[Start Task material]

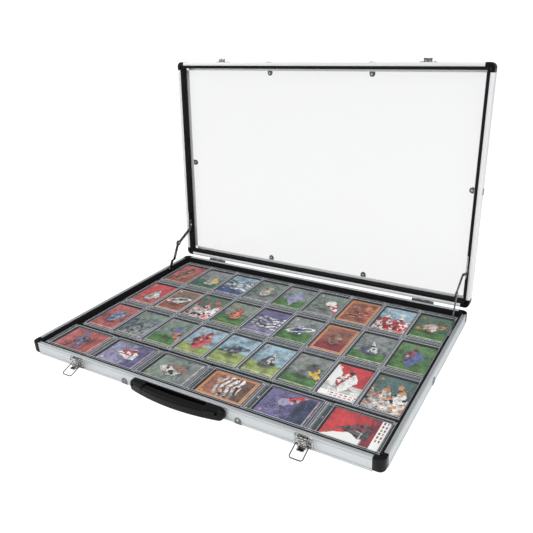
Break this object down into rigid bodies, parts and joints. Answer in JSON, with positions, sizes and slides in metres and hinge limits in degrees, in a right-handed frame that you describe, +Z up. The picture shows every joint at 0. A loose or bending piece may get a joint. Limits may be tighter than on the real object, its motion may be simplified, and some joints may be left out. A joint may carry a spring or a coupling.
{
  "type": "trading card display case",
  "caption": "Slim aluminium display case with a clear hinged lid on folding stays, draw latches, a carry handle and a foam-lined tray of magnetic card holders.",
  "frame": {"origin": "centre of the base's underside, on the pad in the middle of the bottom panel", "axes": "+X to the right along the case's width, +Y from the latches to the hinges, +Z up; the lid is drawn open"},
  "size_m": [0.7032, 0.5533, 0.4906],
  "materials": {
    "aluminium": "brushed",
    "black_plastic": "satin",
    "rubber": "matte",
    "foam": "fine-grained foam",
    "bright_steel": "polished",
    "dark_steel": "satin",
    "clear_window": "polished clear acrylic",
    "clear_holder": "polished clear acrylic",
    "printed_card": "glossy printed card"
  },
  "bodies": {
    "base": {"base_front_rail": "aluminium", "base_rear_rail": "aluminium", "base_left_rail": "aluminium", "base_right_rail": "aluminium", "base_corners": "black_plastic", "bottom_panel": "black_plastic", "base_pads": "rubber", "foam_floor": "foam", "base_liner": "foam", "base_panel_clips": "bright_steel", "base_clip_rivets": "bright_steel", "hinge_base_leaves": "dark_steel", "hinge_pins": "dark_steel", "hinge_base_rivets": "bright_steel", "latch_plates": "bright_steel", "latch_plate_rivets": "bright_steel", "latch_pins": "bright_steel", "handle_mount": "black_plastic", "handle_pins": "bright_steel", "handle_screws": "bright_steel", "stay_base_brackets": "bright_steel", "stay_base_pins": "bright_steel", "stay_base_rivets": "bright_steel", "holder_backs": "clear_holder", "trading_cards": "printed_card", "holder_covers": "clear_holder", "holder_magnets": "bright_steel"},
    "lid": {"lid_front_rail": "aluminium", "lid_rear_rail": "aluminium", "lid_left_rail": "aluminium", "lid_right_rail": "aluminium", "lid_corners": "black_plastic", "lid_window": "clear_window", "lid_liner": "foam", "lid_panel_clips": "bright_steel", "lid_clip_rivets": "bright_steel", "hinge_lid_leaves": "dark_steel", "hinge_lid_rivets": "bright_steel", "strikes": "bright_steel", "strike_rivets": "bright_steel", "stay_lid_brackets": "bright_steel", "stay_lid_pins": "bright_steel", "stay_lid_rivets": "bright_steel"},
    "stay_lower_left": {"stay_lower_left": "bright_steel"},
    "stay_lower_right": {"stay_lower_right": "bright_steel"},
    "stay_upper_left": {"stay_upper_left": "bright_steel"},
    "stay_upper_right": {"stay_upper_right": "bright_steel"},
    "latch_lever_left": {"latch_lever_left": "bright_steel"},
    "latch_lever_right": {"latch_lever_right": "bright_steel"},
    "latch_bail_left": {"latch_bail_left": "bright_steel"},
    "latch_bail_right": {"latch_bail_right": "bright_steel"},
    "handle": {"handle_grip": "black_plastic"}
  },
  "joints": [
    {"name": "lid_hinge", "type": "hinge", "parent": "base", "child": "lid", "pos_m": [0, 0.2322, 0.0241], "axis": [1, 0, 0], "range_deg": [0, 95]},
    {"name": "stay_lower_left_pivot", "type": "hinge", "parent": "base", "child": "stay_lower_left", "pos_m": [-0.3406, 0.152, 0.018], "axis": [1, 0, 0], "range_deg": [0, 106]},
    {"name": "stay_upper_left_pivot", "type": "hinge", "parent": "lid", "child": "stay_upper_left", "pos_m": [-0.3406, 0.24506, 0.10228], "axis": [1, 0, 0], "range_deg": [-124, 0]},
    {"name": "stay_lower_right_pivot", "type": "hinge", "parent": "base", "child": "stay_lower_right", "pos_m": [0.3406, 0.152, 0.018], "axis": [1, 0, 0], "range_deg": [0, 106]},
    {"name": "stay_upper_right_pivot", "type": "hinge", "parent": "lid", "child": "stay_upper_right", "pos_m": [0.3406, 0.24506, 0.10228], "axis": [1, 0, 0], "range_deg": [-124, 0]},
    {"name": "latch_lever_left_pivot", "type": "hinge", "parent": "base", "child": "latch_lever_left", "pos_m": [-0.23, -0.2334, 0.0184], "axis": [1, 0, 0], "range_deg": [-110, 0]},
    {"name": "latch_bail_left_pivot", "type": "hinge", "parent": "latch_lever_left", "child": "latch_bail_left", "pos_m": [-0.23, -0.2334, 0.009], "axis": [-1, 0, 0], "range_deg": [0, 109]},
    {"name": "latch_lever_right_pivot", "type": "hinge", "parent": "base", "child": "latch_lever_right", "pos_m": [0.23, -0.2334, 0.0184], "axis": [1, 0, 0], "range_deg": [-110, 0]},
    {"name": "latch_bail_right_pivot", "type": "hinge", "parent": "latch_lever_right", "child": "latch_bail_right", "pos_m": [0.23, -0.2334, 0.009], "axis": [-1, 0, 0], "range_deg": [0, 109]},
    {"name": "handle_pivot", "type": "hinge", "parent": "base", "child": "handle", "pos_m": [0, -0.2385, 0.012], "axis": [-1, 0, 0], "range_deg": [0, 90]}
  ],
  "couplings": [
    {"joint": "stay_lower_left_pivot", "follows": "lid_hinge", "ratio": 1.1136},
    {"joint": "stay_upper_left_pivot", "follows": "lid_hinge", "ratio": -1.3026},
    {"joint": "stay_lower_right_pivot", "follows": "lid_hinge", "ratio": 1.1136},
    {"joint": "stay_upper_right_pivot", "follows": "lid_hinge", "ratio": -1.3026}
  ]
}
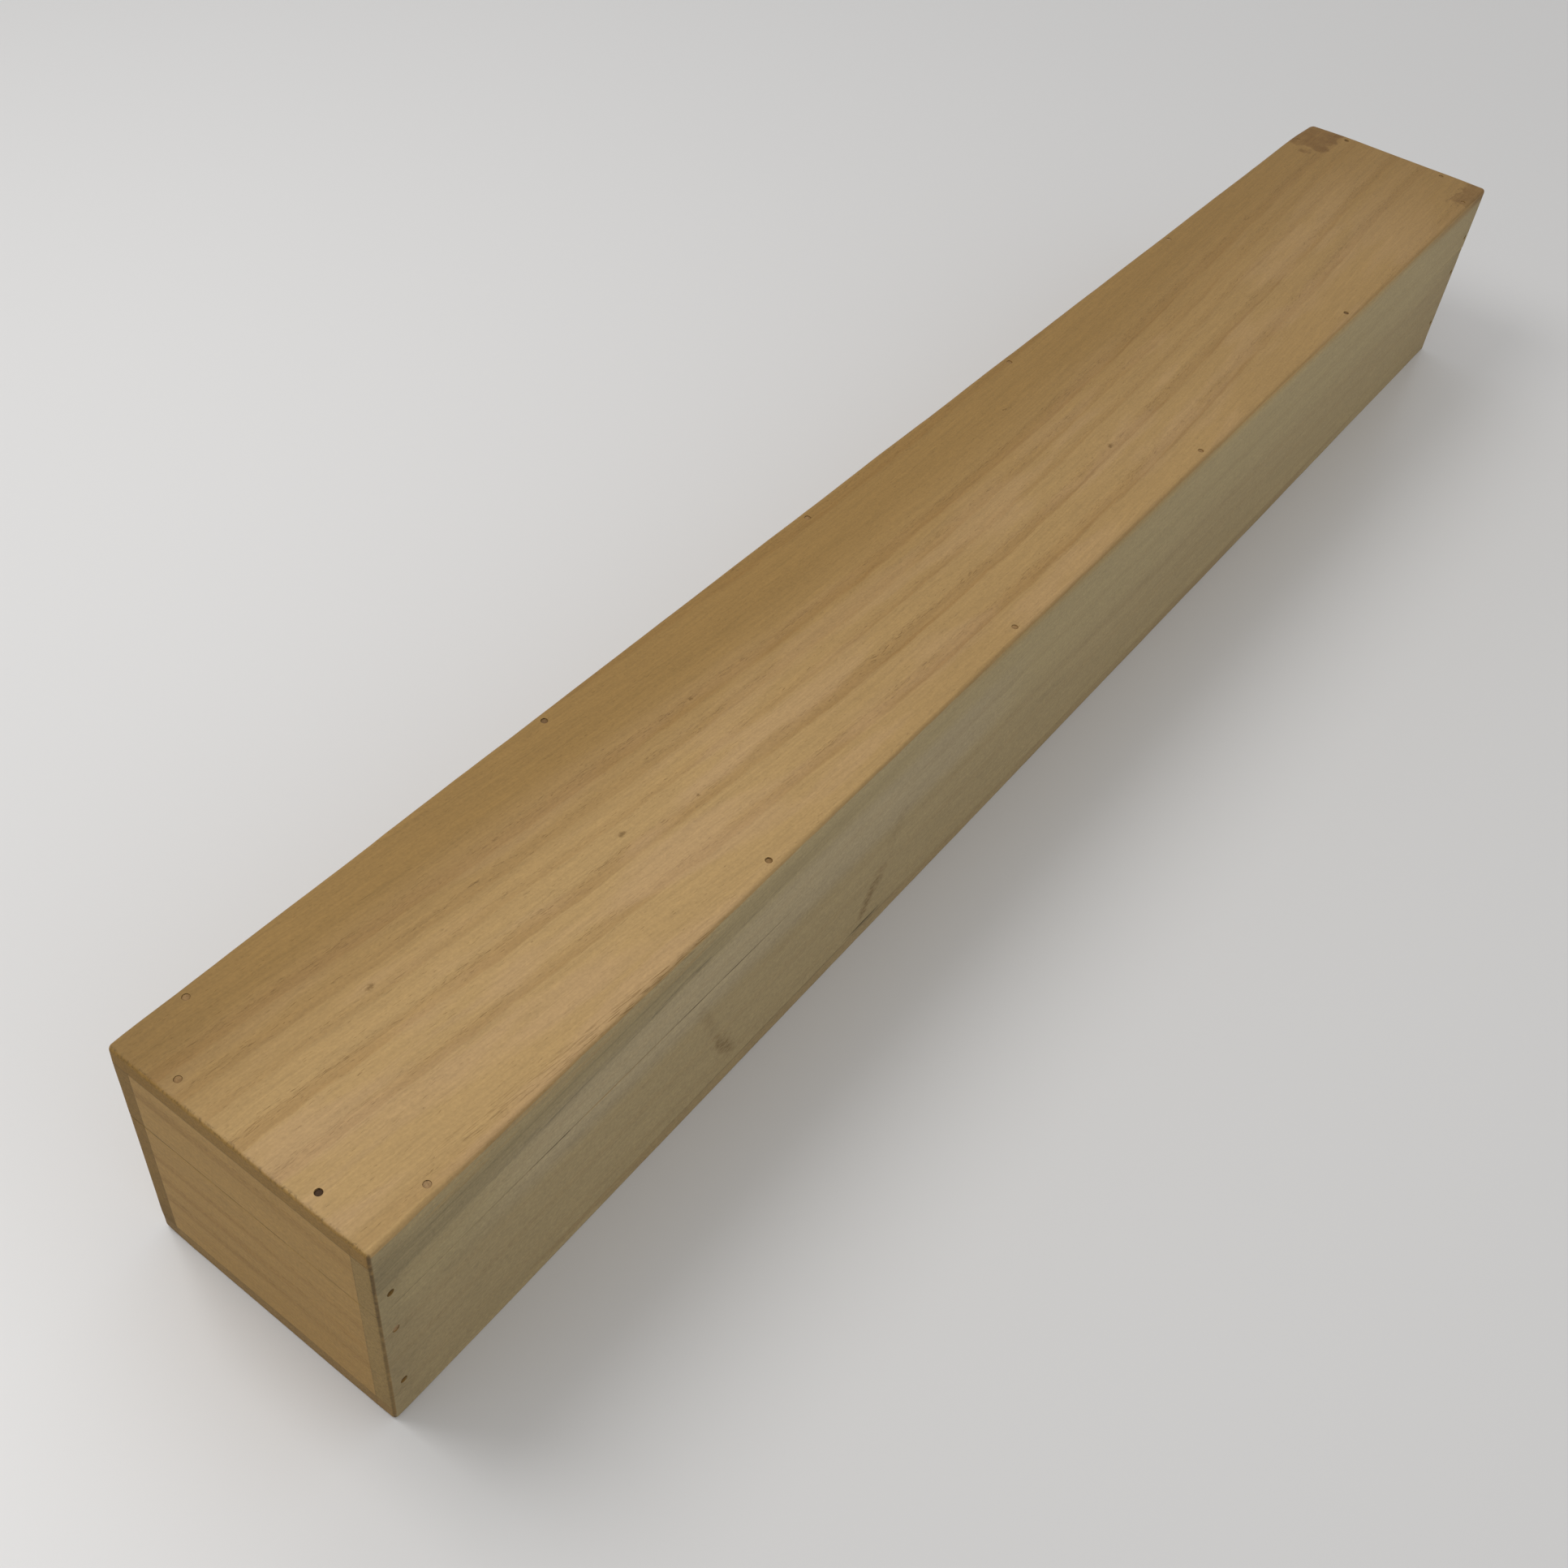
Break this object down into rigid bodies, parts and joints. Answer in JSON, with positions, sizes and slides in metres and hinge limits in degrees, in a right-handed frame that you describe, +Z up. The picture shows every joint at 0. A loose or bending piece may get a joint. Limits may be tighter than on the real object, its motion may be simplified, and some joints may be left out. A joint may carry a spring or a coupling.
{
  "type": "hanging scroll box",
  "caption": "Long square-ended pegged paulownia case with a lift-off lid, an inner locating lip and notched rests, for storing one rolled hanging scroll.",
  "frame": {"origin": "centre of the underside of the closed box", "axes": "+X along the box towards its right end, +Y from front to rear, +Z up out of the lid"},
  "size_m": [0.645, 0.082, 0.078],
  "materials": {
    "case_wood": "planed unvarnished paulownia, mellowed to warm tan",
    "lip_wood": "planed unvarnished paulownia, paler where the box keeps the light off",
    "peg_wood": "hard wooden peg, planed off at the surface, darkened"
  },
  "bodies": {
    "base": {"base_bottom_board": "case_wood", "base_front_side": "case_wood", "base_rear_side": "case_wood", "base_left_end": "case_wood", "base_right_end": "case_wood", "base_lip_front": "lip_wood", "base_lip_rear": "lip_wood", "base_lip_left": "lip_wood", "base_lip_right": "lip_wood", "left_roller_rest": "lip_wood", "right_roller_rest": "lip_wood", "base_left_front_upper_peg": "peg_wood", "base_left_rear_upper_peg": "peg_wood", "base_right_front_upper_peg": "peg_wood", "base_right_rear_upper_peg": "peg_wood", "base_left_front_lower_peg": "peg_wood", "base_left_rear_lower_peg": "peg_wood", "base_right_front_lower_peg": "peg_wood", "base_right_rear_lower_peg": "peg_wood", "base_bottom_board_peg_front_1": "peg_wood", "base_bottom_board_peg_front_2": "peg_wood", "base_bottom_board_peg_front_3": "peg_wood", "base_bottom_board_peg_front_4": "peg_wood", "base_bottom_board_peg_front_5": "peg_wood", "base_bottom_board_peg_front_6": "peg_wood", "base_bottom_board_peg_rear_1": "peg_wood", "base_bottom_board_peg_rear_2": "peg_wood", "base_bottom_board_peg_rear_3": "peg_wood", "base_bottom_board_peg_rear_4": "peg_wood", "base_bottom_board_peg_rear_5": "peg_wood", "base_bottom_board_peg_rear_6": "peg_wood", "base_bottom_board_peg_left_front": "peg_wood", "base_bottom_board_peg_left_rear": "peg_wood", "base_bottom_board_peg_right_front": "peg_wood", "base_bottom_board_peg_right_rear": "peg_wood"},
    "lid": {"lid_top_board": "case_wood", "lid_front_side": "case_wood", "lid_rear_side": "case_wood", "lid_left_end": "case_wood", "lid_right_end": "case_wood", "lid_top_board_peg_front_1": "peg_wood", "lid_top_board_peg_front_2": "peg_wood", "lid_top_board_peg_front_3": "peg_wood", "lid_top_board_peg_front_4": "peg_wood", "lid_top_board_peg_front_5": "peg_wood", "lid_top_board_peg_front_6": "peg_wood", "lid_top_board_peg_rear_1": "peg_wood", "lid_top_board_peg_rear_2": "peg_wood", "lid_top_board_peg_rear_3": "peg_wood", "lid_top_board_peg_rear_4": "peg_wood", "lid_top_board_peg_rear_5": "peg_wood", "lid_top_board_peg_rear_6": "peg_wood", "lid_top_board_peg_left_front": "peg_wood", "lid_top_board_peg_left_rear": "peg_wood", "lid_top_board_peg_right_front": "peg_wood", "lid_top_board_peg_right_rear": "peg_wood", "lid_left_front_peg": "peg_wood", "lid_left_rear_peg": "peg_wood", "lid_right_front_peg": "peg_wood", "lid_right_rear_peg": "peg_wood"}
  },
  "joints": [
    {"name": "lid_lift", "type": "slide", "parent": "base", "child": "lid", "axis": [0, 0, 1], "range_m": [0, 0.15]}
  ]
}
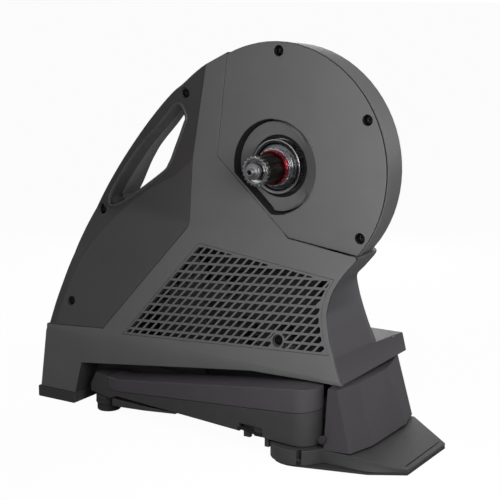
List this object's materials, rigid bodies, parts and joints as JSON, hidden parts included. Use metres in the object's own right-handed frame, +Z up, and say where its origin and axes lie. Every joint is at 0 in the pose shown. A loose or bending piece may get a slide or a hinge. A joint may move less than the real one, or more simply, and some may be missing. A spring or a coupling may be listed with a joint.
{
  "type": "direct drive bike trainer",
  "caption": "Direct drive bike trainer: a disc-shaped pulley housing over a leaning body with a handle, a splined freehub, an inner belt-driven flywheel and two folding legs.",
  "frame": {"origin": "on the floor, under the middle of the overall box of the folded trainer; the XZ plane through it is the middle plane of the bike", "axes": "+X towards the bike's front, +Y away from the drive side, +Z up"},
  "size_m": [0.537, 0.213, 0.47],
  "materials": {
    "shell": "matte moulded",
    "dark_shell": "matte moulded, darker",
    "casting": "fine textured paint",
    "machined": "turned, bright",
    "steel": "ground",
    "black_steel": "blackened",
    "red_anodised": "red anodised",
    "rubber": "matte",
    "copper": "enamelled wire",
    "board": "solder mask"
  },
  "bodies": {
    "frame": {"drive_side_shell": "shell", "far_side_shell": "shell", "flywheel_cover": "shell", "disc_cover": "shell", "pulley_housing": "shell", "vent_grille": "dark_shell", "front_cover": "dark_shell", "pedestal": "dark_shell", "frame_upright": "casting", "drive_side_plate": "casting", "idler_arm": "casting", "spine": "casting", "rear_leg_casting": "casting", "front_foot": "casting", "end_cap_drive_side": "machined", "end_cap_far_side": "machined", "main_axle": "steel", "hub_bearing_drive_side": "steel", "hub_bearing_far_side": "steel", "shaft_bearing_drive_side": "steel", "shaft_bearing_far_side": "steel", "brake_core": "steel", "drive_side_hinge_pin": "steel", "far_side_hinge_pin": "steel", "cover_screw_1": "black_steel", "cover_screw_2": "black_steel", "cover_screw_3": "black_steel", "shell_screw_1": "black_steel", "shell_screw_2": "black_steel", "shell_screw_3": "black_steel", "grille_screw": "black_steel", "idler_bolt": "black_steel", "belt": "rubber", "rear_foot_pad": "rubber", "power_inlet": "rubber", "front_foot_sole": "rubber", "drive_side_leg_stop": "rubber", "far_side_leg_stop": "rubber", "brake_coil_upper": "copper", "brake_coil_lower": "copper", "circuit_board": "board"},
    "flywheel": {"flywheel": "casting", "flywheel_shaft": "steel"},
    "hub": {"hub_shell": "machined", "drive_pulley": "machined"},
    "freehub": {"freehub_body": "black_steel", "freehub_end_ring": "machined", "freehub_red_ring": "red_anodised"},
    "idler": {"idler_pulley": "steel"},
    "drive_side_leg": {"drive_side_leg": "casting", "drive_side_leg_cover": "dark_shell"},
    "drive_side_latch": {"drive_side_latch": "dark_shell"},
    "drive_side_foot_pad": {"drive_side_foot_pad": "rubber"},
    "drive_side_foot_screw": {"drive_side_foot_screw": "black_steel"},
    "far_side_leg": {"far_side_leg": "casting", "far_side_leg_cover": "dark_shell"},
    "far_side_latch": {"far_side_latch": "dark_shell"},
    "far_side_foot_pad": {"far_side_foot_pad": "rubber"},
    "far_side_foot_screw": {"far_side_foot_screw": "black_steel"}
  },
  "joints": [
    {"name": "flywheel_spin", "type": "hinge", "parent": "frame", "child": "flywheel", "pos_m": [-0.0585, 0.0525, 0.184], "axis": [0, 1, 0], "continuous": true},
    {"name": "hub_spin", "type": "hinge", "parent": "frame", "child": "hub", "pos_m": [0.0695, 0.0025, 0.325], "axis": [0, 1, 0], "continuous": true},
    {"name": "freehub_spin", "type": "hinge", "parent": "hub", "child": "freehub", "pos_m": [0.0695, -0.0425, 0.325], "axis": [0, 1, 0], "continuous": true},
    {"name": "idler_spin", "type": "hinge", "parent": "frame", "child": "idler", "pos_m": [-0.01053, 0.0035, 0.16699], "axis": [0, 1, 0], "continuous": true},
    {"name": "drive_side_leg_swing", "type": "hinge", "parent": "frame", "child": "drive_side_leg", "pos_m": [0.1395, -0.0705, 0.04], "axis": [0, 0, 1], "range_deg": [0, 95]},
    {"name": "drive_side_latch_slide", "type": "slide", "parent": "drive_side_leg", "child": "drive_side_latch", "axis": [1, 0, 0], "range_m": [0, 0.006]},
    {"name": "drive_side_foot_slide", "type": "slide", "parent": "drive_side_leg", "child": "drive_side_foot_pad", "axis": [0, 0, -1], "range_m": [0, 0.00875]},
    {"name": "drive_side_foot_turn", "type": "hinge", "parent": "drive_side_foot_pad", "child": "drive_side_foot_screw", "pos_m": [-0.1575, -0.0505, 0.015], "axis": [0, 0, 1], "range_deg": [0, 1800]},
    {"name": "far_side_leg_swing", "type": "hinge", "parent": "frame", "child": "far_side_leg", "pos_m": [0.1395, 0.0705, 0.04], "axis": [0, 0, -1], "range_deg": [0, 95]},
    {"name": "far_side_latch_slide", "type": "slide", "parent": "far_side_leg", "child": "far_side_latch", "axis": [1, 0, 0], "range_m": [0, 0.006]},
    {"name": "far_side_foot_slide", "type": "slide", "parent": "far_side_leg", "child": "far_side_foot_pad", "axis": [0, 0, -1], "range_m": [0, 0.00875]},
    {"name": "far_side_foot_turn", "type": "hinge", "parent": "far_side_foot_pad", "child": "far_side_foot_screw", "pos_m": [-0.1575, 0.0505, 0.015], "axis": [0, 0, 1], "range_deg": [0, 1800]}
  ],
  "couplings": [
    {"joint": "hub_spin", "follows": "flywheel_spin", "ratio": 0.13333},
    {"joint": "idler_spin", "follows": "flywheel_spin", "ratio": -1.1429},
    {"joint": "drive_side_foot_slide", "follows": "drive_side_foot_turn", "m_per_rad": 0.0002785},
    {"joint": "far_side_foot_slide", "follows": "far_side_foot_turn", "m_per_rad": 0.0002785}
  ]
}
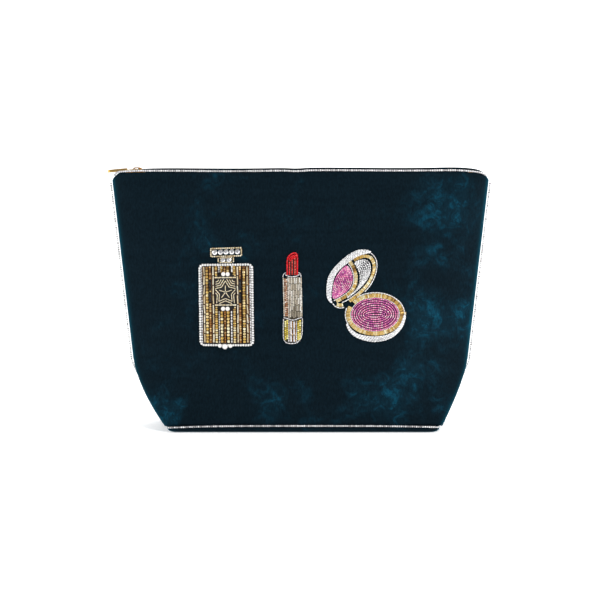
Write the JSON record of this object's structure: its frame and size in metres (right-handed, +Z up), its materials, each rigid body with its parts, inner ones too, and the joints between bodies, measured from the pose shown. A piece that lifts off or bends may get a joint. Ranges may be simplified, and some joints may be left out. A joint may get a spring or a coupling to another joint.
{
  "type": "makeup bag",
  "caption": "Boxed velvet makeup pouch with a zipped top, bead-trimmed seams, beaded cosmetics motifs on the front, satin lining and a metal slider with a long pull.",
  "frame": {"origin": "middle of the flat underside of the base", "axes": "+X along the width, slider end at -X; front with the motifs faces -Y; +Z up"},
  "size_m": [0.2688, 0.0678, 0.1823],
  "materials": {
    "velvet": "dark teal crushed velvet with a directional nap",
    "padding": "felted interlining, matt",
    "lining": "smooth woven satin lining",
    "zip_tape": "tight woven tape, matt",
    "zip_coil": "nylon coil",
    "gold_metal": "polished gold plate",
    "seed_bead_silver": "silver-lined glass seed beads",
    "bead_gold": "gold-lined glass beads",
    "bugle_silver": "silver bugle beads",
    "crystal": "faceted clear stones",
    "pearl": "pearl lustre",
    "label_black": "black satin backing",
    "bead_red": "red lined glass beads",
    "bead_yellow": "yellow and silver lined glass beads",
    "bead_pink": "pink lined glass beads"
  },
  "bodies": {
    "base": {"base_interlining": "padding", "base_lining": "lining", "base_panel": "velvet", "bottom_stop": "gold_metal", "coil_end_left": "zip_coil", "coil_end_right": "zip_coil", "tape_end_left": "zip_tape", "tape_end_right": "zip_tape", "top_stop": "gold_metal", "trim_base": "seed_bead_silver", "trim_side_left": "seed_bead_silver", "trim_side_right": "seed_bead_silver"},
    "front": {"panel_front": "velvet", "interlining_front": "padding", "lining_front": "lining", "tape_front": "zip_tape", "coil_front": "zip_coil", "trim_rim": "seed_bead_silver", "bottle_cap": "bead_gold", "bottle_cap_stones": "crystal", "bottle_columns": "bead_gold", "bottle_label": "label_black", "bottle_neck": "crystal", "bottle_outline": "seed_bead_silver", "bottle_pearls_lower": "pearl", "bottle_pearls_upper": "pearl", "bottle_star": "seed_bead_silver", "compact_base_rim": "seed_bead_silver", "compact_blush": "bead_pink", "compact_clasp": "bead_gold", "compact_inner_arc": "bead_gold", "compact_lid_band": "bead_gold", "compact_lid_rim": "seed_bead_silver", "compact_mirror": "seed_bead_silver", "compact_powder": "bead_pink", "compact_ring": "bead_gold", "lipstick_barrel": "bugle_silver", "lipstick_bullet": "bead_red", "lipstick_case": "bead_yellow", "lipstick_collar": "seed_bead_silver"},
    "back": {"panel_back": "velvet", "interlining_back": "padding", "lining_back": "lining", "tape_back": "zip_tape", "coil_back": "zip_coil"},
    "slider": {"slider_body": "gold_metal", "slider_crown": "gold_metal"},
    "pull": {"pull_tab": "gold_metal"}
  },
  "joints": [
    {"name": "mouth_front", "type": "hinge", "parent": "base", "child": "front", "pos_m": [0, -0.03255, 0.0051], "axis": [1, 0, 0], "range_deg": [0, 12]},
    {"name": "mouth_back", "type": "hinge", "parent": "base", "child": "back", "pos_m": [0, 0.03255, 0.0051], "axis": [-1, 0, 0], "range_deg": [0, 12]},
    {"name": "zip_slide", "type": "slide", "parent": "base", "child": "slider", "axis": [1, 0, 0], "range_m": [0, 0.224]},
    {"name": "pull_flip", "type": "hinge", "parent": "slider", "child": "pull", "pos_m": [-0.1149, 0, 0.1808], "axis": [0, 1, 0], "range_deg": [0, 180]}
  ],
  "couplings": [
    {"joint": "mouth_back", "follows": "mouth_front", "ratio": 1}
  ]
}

[End Task material]

» The exercise
Search the preceding listing for the word "JSON" and pull out every line that holds it.

» Output for this exercise
Break this object down into rigid bodies, parts and joints. Answer in JSON, with positions, sizes and slides in metres and hinge limits in degrees, in a right-handed frame that you describe, +Z up. The picture shows every joint at 0. A loose or bending piece may get a joint. Limits may be tighter than on the real object, its motion may be simplified, and some joints may be left out. A joint may carry a spring or a coupling.
Break this object down into rigid bodies, parts and joints. Answer in JSON, with positions, sizes and slides in metres and hinge limits in degrees, in a right-handed frame that you describe, +Z up. The picture shows every joint at 0. A loose or bending piece may get a joint. Limits may be tighter than on the real object, its motion may be simplified, and some joints may be left out. A joint may carry a spring or a coupling.
List this object's materials, rigid bodies, parts and joints as JSON, hidden parts included. Use metres in the object's own right-handed frame, +Z up, and say where its origin and axes lie. Every joint is at 0 in the pose shown. A loose or bending piece may get a slide or a hinge. A joint may move less than the real one, or more simply, and some may be missing. A spring or a coupling may be listed with a joint.
Write the JSON record of this object's structure: its frame and size in metres (right-handed, +Z up), its materials, each rigid body with its parts, inner ones too, and the joints between bodies, measured from the pose shown. A piece that lifts off or bends may get a joint. Ranges may be simplified, and some joints may be left out. A joint may get a spring or a coupling to another joint.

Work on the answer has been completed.